You have 100000 buckets and each bucket stores ~0.001% of your data. The cluster has 10 replica sets. And you never can afford > 0.1% of data locked on write. Then you should not set rebalancer_max_sending > 10 on these nodes. It guarantees that the rebalancer won’t send more than 100 buckets at once in the whole cluster.

If max_sending is too high and max_receiving is too low, then some buckets will try to get relocated – and will fail with that. This problem will consume network resources and time. It is important to configure these parameters to not conflict with each other.

Replica set lock and bucket pin

A replica set lock makes a replica set invisible to the rebalancer: a locked replica set can neither receive new buckets nor migrate its own buckets.

A bucket pin blocks a specific bucket from migrating: a pinned bucket stays on the replica set to which it is pinned, until it is unpinned.

Pinning all replica set buckets is not equivalent to locking a replica set. Even if you pin all buckets, a non-locked replica set can still receive new buckets.

Replica set lock is helpful, for example, to separate a replica set from production replica sets for testing, or to preserve some application metadata that must not be sharded for a while. A bucket pin is used for similar cases but in a smaller scope.

By both locking a replica set and pinning all buckets, one can isolate an entire replica set.

Locked replica sets and pinned buckets affect the rebalancing algorithm as the rebalancer must ignore locked replica sets and consider pinned buckets when attempting to reach the best possible balance.

The issue is not trivial as a user can pin too many buckets to a replica set, so a perfect balance becomes unreachable. For example, consider the following cluster (assume all replica set weights are equal to 1).

The initial configuration:

rs1: bucket_count = 150
rs2: bucket_count = 150, pinned_count = 120

Adding a new replica set:

rs1: bucket_count = 150
rs2: bucket_count = 150, pinned_count = 120
rs3: bucket_count = 0

The perfect balance would be 100 - 100 - 100, which is impossible since the rs2 replica set has 120 pinned buckets. The best possible balance here is the following:

rs1: bucket_count = 90
rs2: bucket_count = 120, pinned_count 120
rs3: bucket_count = 90

The rebalancer moved as many buckets as possible from rs2 to decrease the disbalance. At the same time it respected equal weights of rs1 and rs3.

The algorithms for implementing locks and pins are completely different, although they look similar in terms of functionality.
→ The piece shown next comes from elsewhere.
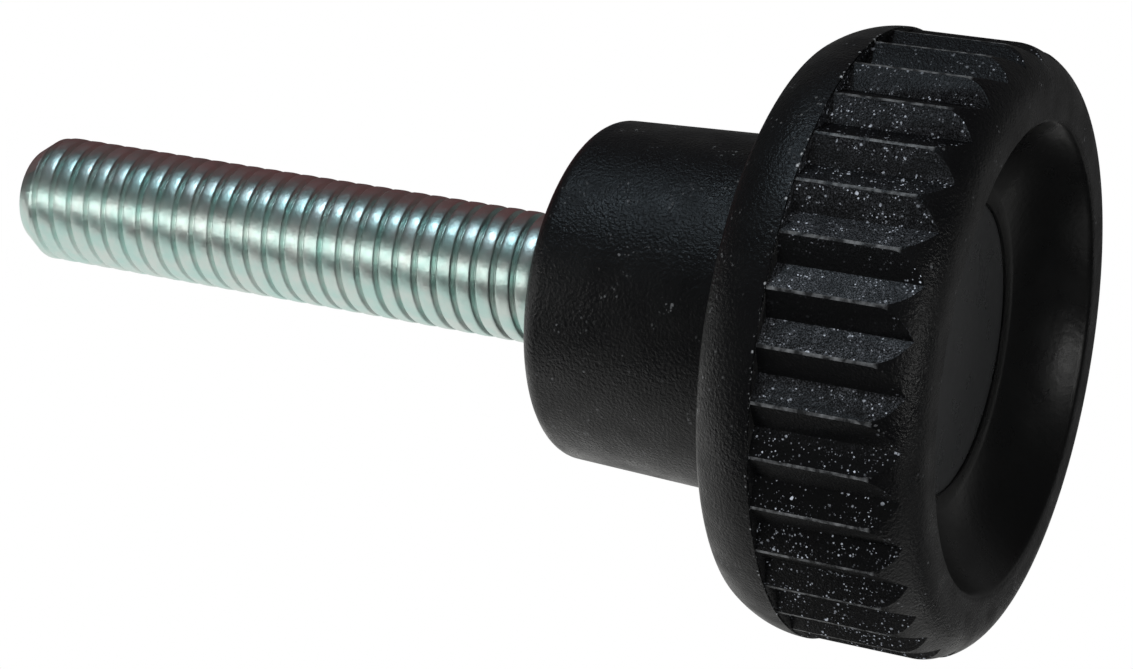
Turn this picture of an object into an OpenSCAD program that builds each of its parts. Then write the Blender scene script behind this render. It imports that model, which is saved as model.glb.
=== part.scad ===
// Knurled thumb screw: a moulded grip knob with a threaded steel stud set in it.
// It stands on the rim of its head, with the stud straight up along +Z.

/* [Head] */
// Diameter of the smooth shoulder edge, the widest part of the knob
head_d = 26.7; // [25.6:0.1:40]
// Height of the grooved band, from the rim plane to the shoulder edge
grip_h = 6.8; // [5:0.1:14]
// Rounding from the grooved band over to the flat rim
rim_r = 2.1; // [0.6:0.1:2.6]
// Height of the smooth rounded shoulder above the grooved band
shoulder_h = 2.75; // [1.5:0.05:5]
// Radius of the shoulder's crown, which starts square to the rim plane
crown_r = 4.25; // [3.2:0.05:8]
// Width of the bevel between the flat back of the head and the crown
back_bevel = 0.4; // [0.1:0.05:1]

/* [Grooves] */
// Number of V grooves round the grip
groove_n = 36; // [24:1:48]
// Depth of each groove below its crests
groove_depth = 0.62; // [0.3:0.02:1]
// Width of the plain crest left between two grooves
crest_w = 0.16; // [0.06:0.02:0.5]
// How far the shoulder edge stands proud of the crests
edge_step = 0.1; // [0.04:0.02:0.4]

/* [Hub] */
// Height of the hub above the flat back of the head
hub_h = 10.45; // [5:0.05:20]
// Diameter of the hub where it meets the head
hub_root_d = 16.1; // [15.4:0.1:19]
// Diameter of the hub where its end rounding starts
hub_end_d = 15.4; // [13:0.1:16.1]
// Rounding of the hub's end
hub_end_r = 0.9; // [0.3:0.05:2]

/* [Recess] */
// Diameter of the dished recess at its mouth, in the face of the head
recess_d = 20.5; // [16:0.1:21]
// Diameter of the recess's flat floor
floor_d = 13.6; // [8:0.1:15]
// Depth of the recess below the rim plane
recess_depth = 3; // [1:0.1:4.5]
// Radius of the dished wall, seen in section
dish_r = 7; // [5:0.1:20]
// Width of the bevel round the mouth of the recess
mouth_bevel = 0.2; // [0.1:0.05:0.4]

/* [Stud] */
// Major diameter of the thread
stud_d = 6; // [5:0.1:7]
// Length of thread that stands out of the hub
stud_len = 30; // [10:0.5:60]
// Length of the chamfer at the tip
tip_h = 1; // [0.3:0.1:2]
// Diameter of the flat at the tip
tip_d = 4.7; // [3:0.1:4.9]
// Diameter of the plain shank inside the hub
shank_d = 5.4; // [4:0.1:6]
// Height of the cone in which the thread runs out on the shank, just inside the hub
runout_h = 0.3; // [0.1:0.05:1]
// Width of the hexagonal anchor head across its flats
anchor_af = 10; // [8:0.1:11.5]
// Height of the anchor head
anchor_h = 4; // [2:0.1:4.5]
// Thickness of moulding left between the anchor head and the floor of the recess
cover_h = 3; // [1.5:0.1:4]

/* [Hidden] */
$fn = 96;
knob_h = grip_h + shoulder_h + hub_h;
back_z = grip_h + shoulder_h;
edge_r = head_d / 2;
crest_r = edge_r - edge_step;
crown = max(crown_r, shoulder_h + 0.3);
crown_cr = edge_r - crown;
crown_top_r = crown_cr + sqrt(crown * crown - shoulder_h * shoulder_h);
anchor_z = recess_depth + cover_h;
over = 1;

// Half section of the shoulder: it rises square from its edge and curves in, and
// a bevel takes off the corner where the crown would meet the flat back.
module shoulder_section() {
    lean = asin((crown_top_r - crown_cr) / crown) / 2;
    bevel_r = crown_top_r - back_bevel;
    translate([0, grip_h])
        intersection() {
            union() {
                translate([crown_cr, 0]) circle(crown);
                square([crown_cr, shoulder_h]);
            }
            polygon([
                [0, 0], [edge_r + over, 0],
                [edge_r + over, shoulder_h - (edge_r + over - bevel_r) * tan(lean)],
                [bevel_r, shoulder_h], [0, shoulder_h]
            ]);
        }
}

// Half section of the hub, with draft up to its rounded end.
module hub_section() {
    round_z = knob_h - hub_end_r;
    face_r = hub_end_d / 2 - hub_end_r;
    polygon([
        [0, back_z - over], [hub_root_d / 2, back_z - over], [hub_root_d / 2, back_z],
        [hub_end_d / 2, round_z], [0, round_z]
    ]);
    translate([0, back_z]) square([face_r, hub_h]);
    translate([0, round_z])
        intersection() {
            translate([face_r, 0]) circle(hub_end_r);
            square([edge_r, hub_end_r]);
        }
}

// Half section of the grooved band, with its rim rounded over.
module grip_section() {
    difference() {
        square([crest_r, grip_h]);
        difference() {
            translate([crest_r - rim_r, -over]) square([rim_r + over, rim_r + over]);
            translate([crest_r - rim_r, rim_r]) circle(rim_r);
            translate([crest_r - rim_r - over, rim_r]) square([rim_r + over, over]);
        }
    }
}

// Half section of the dished recess: flat floor, hollow wall, bevel at the mouth.
module recess_section() {
    mouth_r = recess_d / 2;
    floor_r = floor_d / 2;
    run = mouth_r - floor_r;
    chord = sqrt(run * run + recess_depth * recess_depth);
    dish = max(dish_r, chord * chord / 2 / min(run, recess_depth));
    // centre of the dish's arc, which passes the mouth and the floor's edge
    drop = sqrt(dish * dish - chord * chord / 4);
    dish_cr = (mouth_r + floor_r) / 2 - drop * recess_depth / chord;
    dish_cz = recess_depth / 2 - drop * run / chord;
    intersection() {
        union() {
            translate([dish_cr, dish_cz]) circle(dish, $fn = 180);
            translate([0, -over]) square([max(dish_cr, over), recess_depth + over]);
        }
        translate([0, -over]) square([edge_r, recess_depth + over]);
    }
    // the bevel's face runs on into the hollow, to half way down the wall
    mid_r = (mouth_r + floor_r) / 2;
    lip = mouth_r + mouth_bevel;
    spread = (lip - mid_r) / (recess_depth / 2);
    polygon([[0, -over], [lip + spread * over, -over], [mid_r, recess_depth / 2], [0, recess_depth / 2]]);
}

// One V groove, from the rim to the shoulder, whose step closes its end.
module groove() {
    half = crest_r * sin(180 / groove_n) - crest_w / 2;
    top = crest_r * cos(180 / groove_n);
    slope = half / (groove_depth - (crest_r - top));
    out = crest_r + 0.6;
    bottom = crest_r - groove_depth;
    wide = slope * (out - bottom);
    translate([0, 0, -over])
        linear_extrude(grip_h + over)
            polygon([[bottom, 0], [out, wide], [out, -wide]]);
}

// The steel stud: the thread with its chamfered tip, which starts at the hub's end
// face, the plain shank inside the hub, and the hexagonal head that keeps it from
// turning or pulling out of the moulding.
module stud_form() {
    tip_z = knob_h + stud_len - tip_h;
    shank_z = anchor_z + anchor_h;
    translate([0, 0, anchor_z])
        linear_extrude(anchor_h)
            circle(d = anchor_af / cos(30), $fn = 6);
    translate([0, 0, shank_z]) cylinder(h = knob_h - runout_h - shank_z, d = shank_d);
    translate([0, 0, knob_h - runout_h]) cylinder(h = runout_h, d1 = shank_d, d2 = stud_d);
    translate([0, 0, knob_h]) cylinder(h = tip_z - knob_h, d = stud_d);
    translate([0, 0, tip_z]) cylinder(h = tip_h, d1 = stud_d, d2 = tip_d);
}

module knob() {
    color([0.09, 0.09, 0.10])
        difference() {
            rotate_extrude() {
                grip_section();
                shoulder_section();
                hub_section();
            }
            rotate_extrude() recess_section();
            for (i = [0 : groove_n - 1])
                rotate([0, 0, i * 360 / groove_n]) groove();
            stud_form();
        }
}

module threaded_stud() {
    color([0.72, 0.77, 0.78]) stud_form();
}

knob();
threaded_stud();
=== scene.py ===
import math

import bpy
from mathutils import Matrix, Vector


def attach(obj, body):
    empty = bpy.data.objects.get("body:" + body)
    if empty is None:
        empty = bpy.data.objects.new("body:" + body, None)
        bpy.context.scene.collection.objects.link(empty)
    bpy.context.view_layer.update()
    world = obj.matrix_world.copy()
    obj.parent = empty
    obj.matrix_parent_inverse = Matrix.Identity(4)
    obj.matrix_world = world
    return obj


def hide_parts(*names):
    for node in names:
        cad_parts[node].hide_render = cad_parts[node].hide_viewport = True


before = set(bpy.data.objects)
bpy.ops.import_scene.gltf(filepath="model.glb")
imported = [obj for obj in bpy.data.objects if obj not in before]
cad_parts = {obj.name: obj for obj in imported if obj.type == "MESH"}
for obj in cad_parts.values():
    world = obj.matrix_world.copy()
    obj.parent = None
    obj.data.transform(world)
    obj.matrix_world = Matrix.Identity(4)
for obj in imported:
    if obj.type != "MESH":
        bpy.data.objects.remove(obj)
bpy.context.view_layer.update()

MM = 0.001
Y, Z = (0, 1, 0), (0, 0, 1)

# Sizes of the moulding in millimetres: heights from the face that it stands on, radii from the axis.
EDGE_R = 13.35
CREST_R = 13.25
GRIP_H = 6.8
RIM_R = 2.1
BACK_Z = 9.55
CROWN_R = 4.25
BACK_ROUND = 0.7
KNOB_H = 20.0
HUB_ROOT_R = 8.05
HUB_END_R = 7.7
HUB_ROUND = 0.9
MOUTH_R = 10.25
LIP_EASE = 0.2
LIP_ROUND = 0.47
FLOOR_R = 6.8
FLOOR_Z = 3.0
DISH_R = 7.0
LEDGE_R = 6.4
LEDGE_RISE = 0.13
LEDGE_EASE_R = 0.05
LEDGE_EASE_Z = 0.04
GROOVES = 36
GROOVE_DEPTH = 0.62
GROOVE_ROUND = 0.035
CREST_W = 0.16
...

Replica set lock and rebalancing

Locked replica sets simply do not participate in rebalancing. This means that even if the actual total number of buckets is not equal to the etalon number, the disbalance cannot be fixed due to the lock. When the rebalancer detects that one of the replica sets is locked, it recalculates the etalon number of buckets of the non-locked replica sets as if the locked replica set and its buckets did not exist at all.

Bucket pin and rebalancing

Rebalancing replica sets with pinned buckets requires a more complex algorithm. Here pinned_count[o] is the number of pinned buckets, and etalon_count is the etalon number of buckets for a replica set:

The rebalancer calculates the etalon number of buckets as if all buckets were not pinned. Then the rebalancer checks each replica set and compares the etalon number of buckets with the number of pinned buckets in a replica set. If pinned_count < etalon_count, non-locked replica sets (at this point all locked replica sets already are filtered out) with pinned buckets can receive new buckets.
If pinned_count > etalon_count, the disbalance cannot be fixed, as the rebalancer cannot move pinned buckets out of this replica set. In such a case the etalon number is updated and set equal to the number of pinned buckets. The replica sets with pinned_count > etalon_count are not processed by the rebalancer, and the number of pinned buckets is subtracted from the total number of buckets. The rebalancer tries to move out as many buckets as possible from such replica sets.
This procedure is restarted from step 1 for replica sets with pinned_count >= etalon_count until pinned_count <= etalon_count on all replica sets. The procedure is also restarted when the total number of buckets is changed.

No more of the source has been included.